Students who are preparing to start back to college should take a minute to look around their classrooms.

How many fat girls do you see sitting in your classrooms? Apparently, you won't be seeing as many as graduated from high school. Not even close.

A new study conducted by Robert Crosnoe, an associate professor of sociology and population research at the University of Texas at Austin, reports that obese girls are half as likely to attend college as their nonobese peers.

That number changes a little bit depending on how many fat girls the student went to high school with -- the higher the number, the more likely the girl was to go on to college.

Crosnoe took into consideration factors such as race, socioeconomic class and intelligence, but found that even when he compared girls from the same backgrounds, the fat ones had a significantly lower chance of going to college.

His study shows that obese girls have a higher rate of low self-esteem, self-rejection, alcohol and drug use, suicidal thoughts, truancy and failures.
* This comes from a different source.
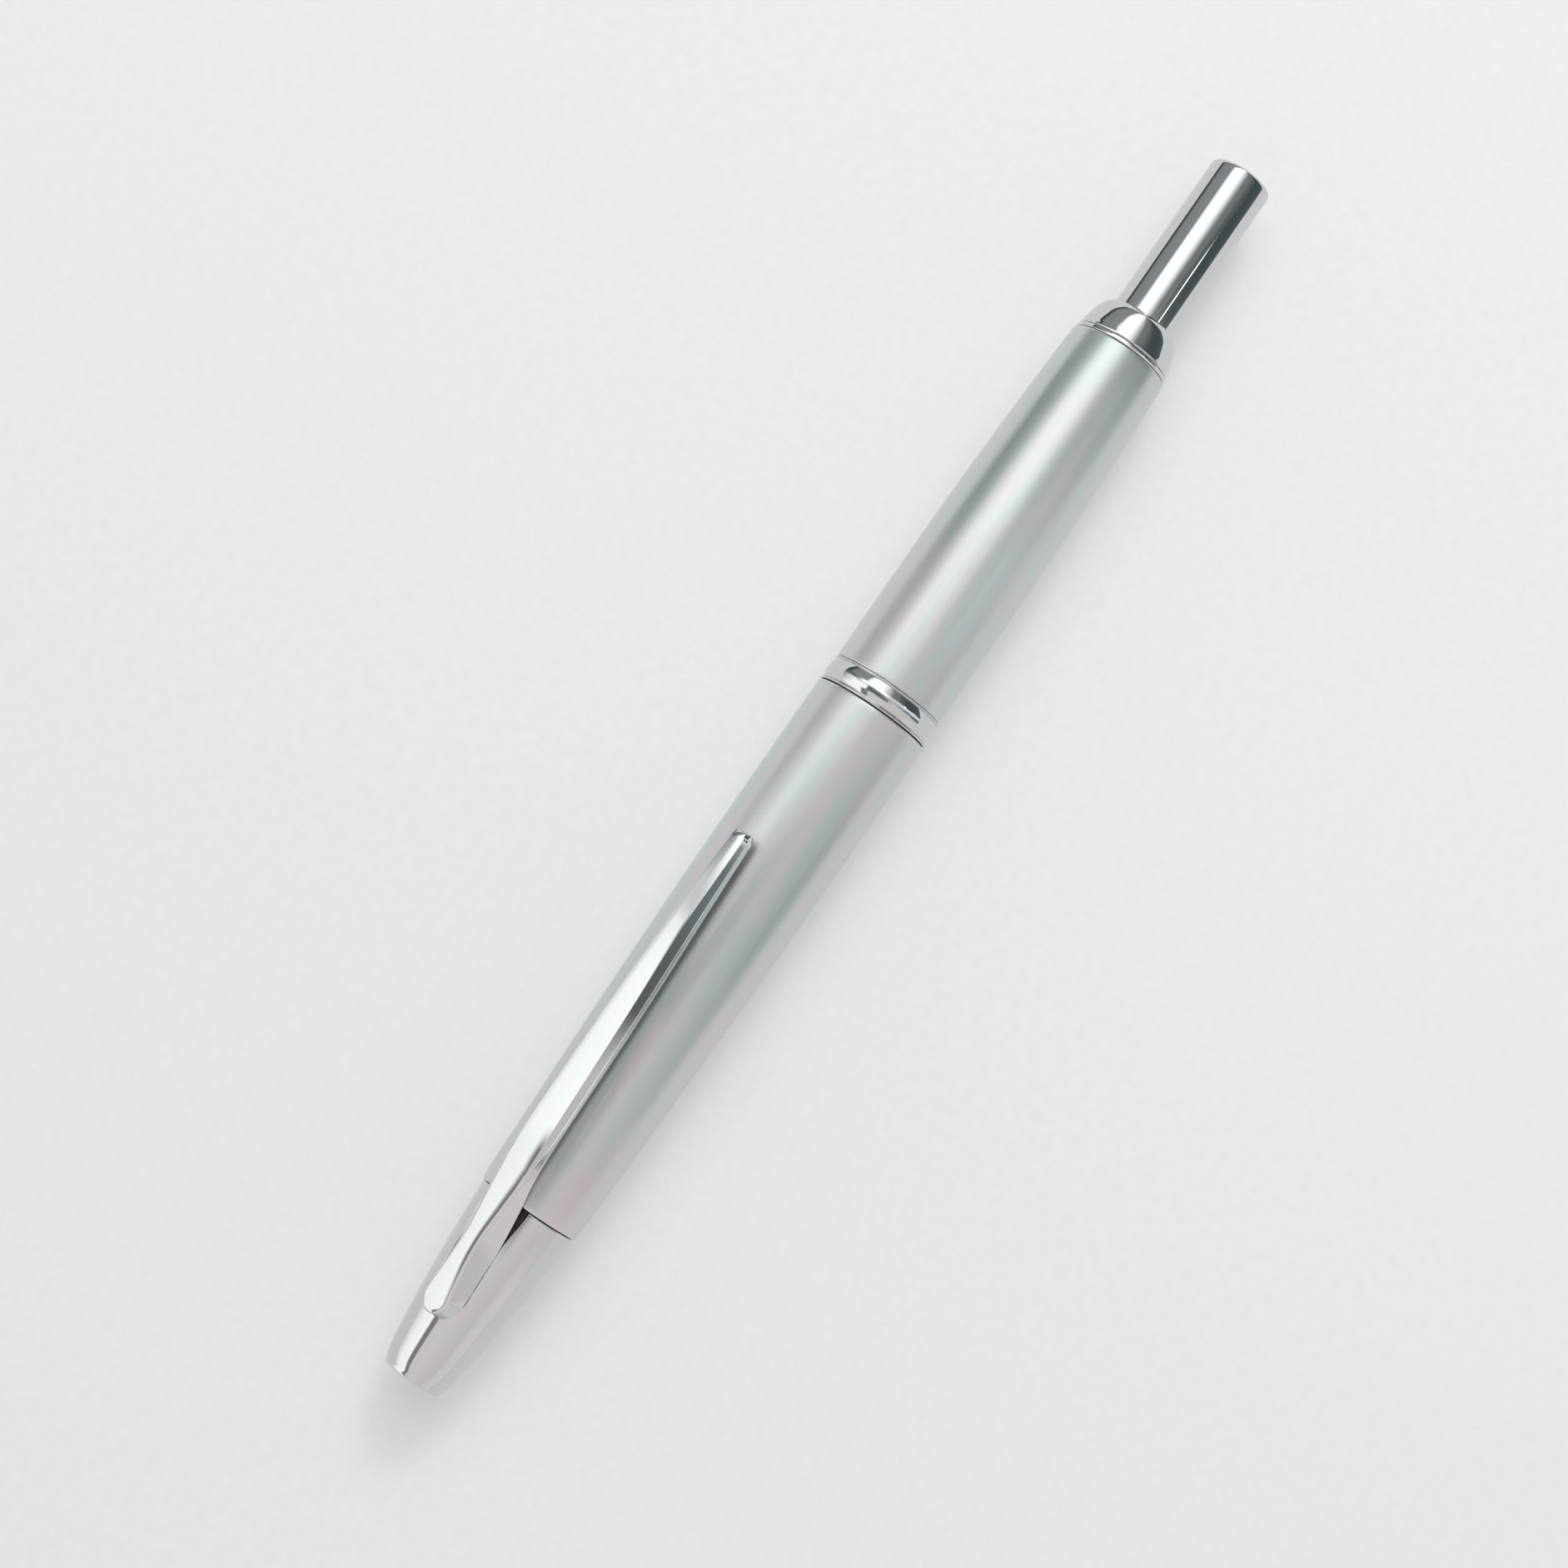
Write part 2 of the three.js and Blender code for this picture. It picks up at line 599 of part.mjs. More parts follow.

So, basically, he's finding that being fat doesn't only have detrimental physical health effects but also can have fairly disastrous mental effects.

Crosnoe hopes that girls of all sizes can recognize how temporary their high school years are and to not let a bad experience there permanently affect their futures. But he, like everyone else, doesn't yet know how to foster that kind of an attitude in a teenager.

"It has more to do with how girls perceive themselves and how they think other people perceive them," he said. "Lots of girls are completely wrong in how others view them. But it's not all in their heads. Girls are clearly penalized for being overweight."